[R] Creating bibtex file of all installed packages?

S Devriese sdmaillist at gmail.com
Wed Dec 16 10:37:25 CET 2009


On 12/16/2009 10:12 AM, Achim Zeileis wrote:
> On Wed, 16 Dec 2009, S Devriese wrote:
>
>> On 12/16/2009 08:32 AM, Achim Zeileis wrote:
>>> On Tue, 15 Dec 2009, Michael Friendly wrote:
>>>
>>>> Achim and others:
>>>>
>>>> Achim's solution could be directly usable if it also added a BibTeX
>>>> key,
>>>> perhaps just the name of the package to the '@Manual{,' initial line
>>>> of each. I wrapped the previous suggestions in a function, and played
>>>> around with the components, but can't quite see how to account for the
>>>> failed citation calls.  Can anyone take the next step?
>>>
>>> I had also thought about this after sending my previous solution, so
>>> here is an update Michael's version of the function (renamed to the
>>> name of the default file). Apart from some smaller touch-ups this has
>>> the following changes:
>>>
>>>   - Instead of taking the unique() bibs, I now use the unique() pkgs.
>>>
>>>     (In principle, packages with the same name could be installed in
>>>     different libraries, potentially containing different citations.
>>>     But I thought it would be overkill to check for that.)
>>>
>>>   - Citation keys are simply "pkgname" if there is only a single
>>>     BibTeX item, and "pkgname1" to "pkgnameN" if there are N BibTeX
>>>     items.
>>>
>>>     (This does not assure that citation keys are unique, though.
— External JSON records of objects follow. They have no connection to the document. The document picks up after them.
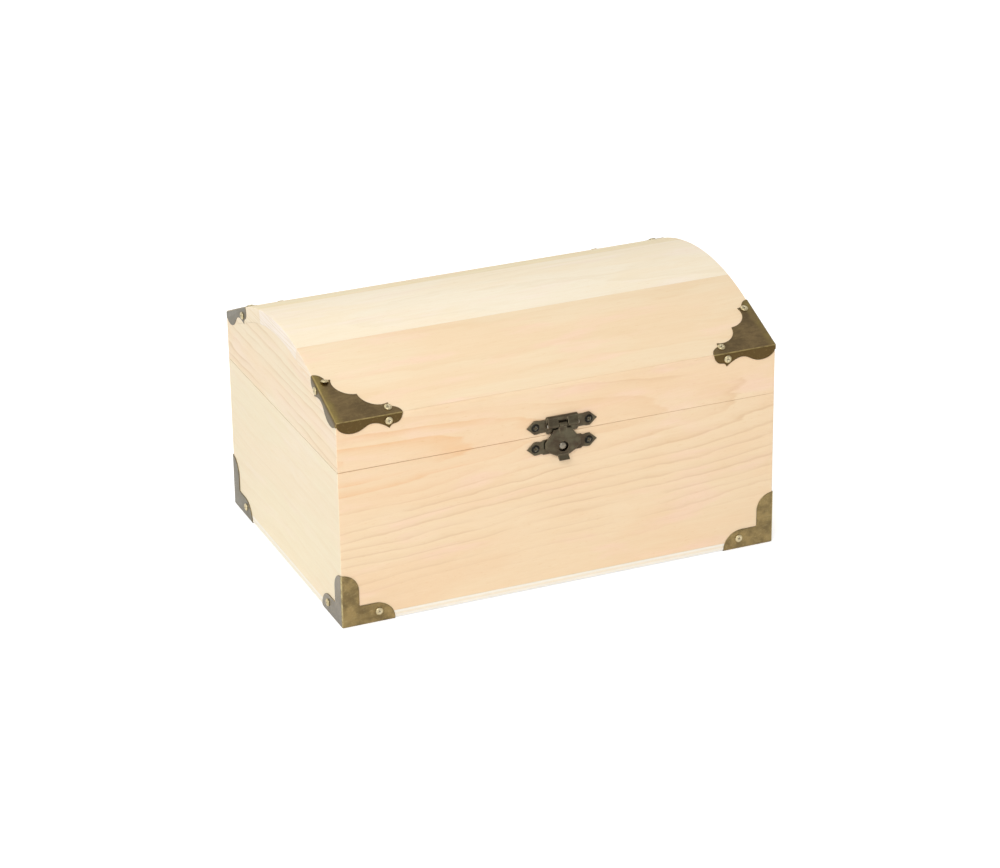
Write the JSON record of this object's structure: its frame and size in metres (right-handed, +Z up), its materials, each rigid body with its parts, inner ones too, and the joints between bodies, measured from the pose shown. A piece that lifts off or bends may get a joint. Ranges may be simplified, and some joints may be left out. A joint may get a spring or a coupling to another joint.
{
  "type": "treasure chest",
  "caption": "Small unfinished wooden treasure chest with a barrel-top hinged lid, scalloped stamped corner brackets and a front hasp.",
  "frame": {"origin": "middle of the footprint, on the plane of the base brackets' undersides that the chest stands on", "axes": "+X along the chest's length to the right as seen from the front, +Y to the back with the hinges, +Z up"},
  "size_m": [0.2032, 0.1425, 0.1122],
  "materials": {
    "pine": "smooth sanded, unfinished",
    "pale_pine": "smooth sanded, unfinished",
    "end_pine": "smooth sanded, unfinished",
    "plywood": "thin sheet, sawn edges",
    "aged_bronze": "antique bronze plating, worn bright along the bends",
    "dark_bronze": "dark antique plating",
    "pale_brass": "pale brass plating"
  },
  "bodies": {
    "base": {"base_back_panel": "pine", "base_bracket_back_left": "aged_bronze", "base_bracket_back_right": "aged_bronze", "base_bracket_front_left": "aged_bronze", "base_bracket_front_right": "aged_bronze", "base_front_panel": "pine", "base_left_end": "end_pine", "base_right_end": "end_pine", "base_screw_back_left_end": "pale_brass", "base_screw_back_left_face": "pale_brass", "base_screw_back_right_end": "pale_brass", "base_screw_back_right_face": "pale_brass", "base_screw_front_left_end": "pale_brass", "base_screw_front_left_face": "pale_brass", "base_screw_front_right_end": "pale_brass", "base_screw_front_right_face": "pale_brass", "bottom_panel": "plywood", "hasp_catch_plate": "dark_bronze", "hasp_screw_lower_left": "dark_bronze", "hasp_screw_lower_right": "dark_bronze", "hinge_left_base_leaf": "aged_bronze", "hinge_left_pin": "aged_bronze", "hinge_right_base_leaf": "aged_bronze", "hinge_right_pin": "aged_bronze"},
    "lid": {"hasp_hinge_plate": "dark_bronze", "hasp_pin": "dark_bronze", "hasp_screw_upper_left": "dark_bronze", "hasp_screw_upper_right": "dark_bronze", "hinge_left_lid_leaf": "aged_bronze", "hinge_right_lid_leaf": "aged_bronze", "lid_back_rail": "pine", "lid_back_stave": "pale_pine", "lid_bracket_back_left": "aged_bronze", "lid_bracket_back_right": "aged_bronze", "lid_bracket_front_left": "aged_bronze", "lid_bracket_front_right": "aged_bronze", "lid_centre_stave": "pale_pine", "lid_front_rail": "pine", "lid_front_stave": "pine", "lid_left_end": "end_pine", "lid_right_end": "end_pine", "lid_screw_back_left_end": "pale_brass", "lid_screw_back_left_face": "pale_brass", "lid_screw_back_left_roof_high": "pale_brass", "lid_screw_back_left_roof_low": "pale_brass", "lid_screw_back_right_end": "pale_brass", "lid_screw_back_right_face": "pale_brass", "lid_screw_back_right_roof_high": "pale_brass", "lid_screw_back_right_roof_low": "pale_brass", "lid_screw_front_left_end": "pale_brass", "lid_screw_front_left_face": "pale_brass", "lid_screw_front_left_roof_high": "pale_brass", "lid_screw_front_left_roof_low": "pale_brass", "lid_screw_front_right_end": "pale_brass", "lid_screw_front_right_face": "pale_brass", "lid_screw_front_right_roof_high": "pale_brass", "lid_screw_front_right_roof_low": "pale_brass"},
    "latch_flap": {"hasp_flap": "dark_bronze"}
  },
  "joints": [
    {"name": "lid_hinge", "type": "hinge", "parent": "base", "child": "lid", "pos_m": [0, 0.06955, 0.07085], "axis": [-1, 0, 0], "range_deg": [0, 180]},
    {"name": "latch_hinge", "type": "hinge", "parent": "lid", "child": "latch_flap", "pos_m": [0, -0.06935, 0.07515], "axis": [-1, 0, 0], "range_deg": [0, 150]}
  ]
}
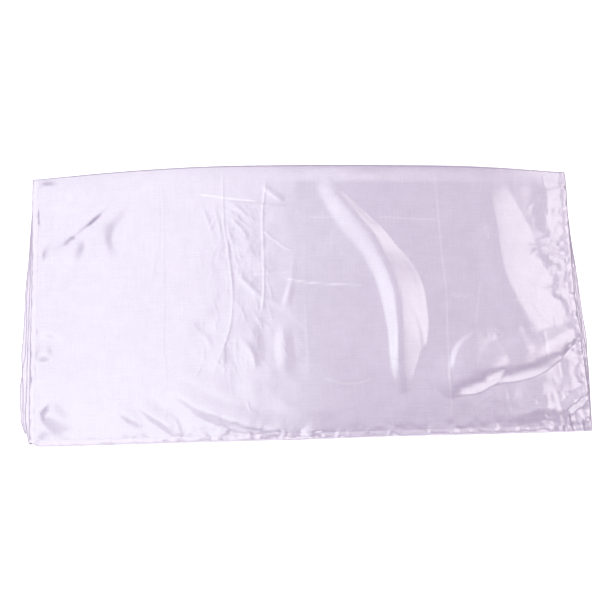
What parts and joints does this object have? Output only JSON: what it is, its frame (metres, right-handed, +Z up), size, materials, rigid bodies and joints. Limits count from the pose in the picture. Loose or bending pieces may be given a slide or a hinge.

If
>>>     there is a package "foo" with 2 citation entries and another
>>> package
>>>     "foo2" with only a single entry, these could be confused. A
>>> workaround
>>>     would be to use "pkgname1" instead of "pkgname" as the citation key
>>>     even if there is a single citation only. But I thought that would
>>>     be less intuitive.)
>> Another possibility would be to use pkgname_versionnumber (e.g.
>> lattice1226). This would probably provide uniqueness and if used on
>> subsequent updates  of packages does not break older (latex) documents
>> where previous versions of packages were used.
>> Just a thought.
>
> No, it doesn't. As pointed out above, the function currently only
> calls citation() once for each package name (i.e., ignores multiple
> versions if any). The multiple entries do not stem from multiple
> versions of the package, but from multiple citations within a single
> package. See
>
>   citation("sandwich")
>
> for an example.
> Z
>
I'm sorry my thoughts were somewhat confusing in the mail. I did catch
that the current mechanism to avoid multiple entries solves the one
package-multiple citations problem and not a multiple package-one
citiation problem. I was just thinking of a way to alter the function
when used sequentially in time. I know that was not the original
poster's problem, but  it's one I and several of my colleagues have
encountered often (and until the function posted here, we used a more
manual way of solving the problem of getting the citations of all
installed (or loaded) packages :-). I know that simply using seperate
.bib files for each latex document partially solves the
sequential-in-time problem, but this is actually a different topic, so I
probably should start a different thread.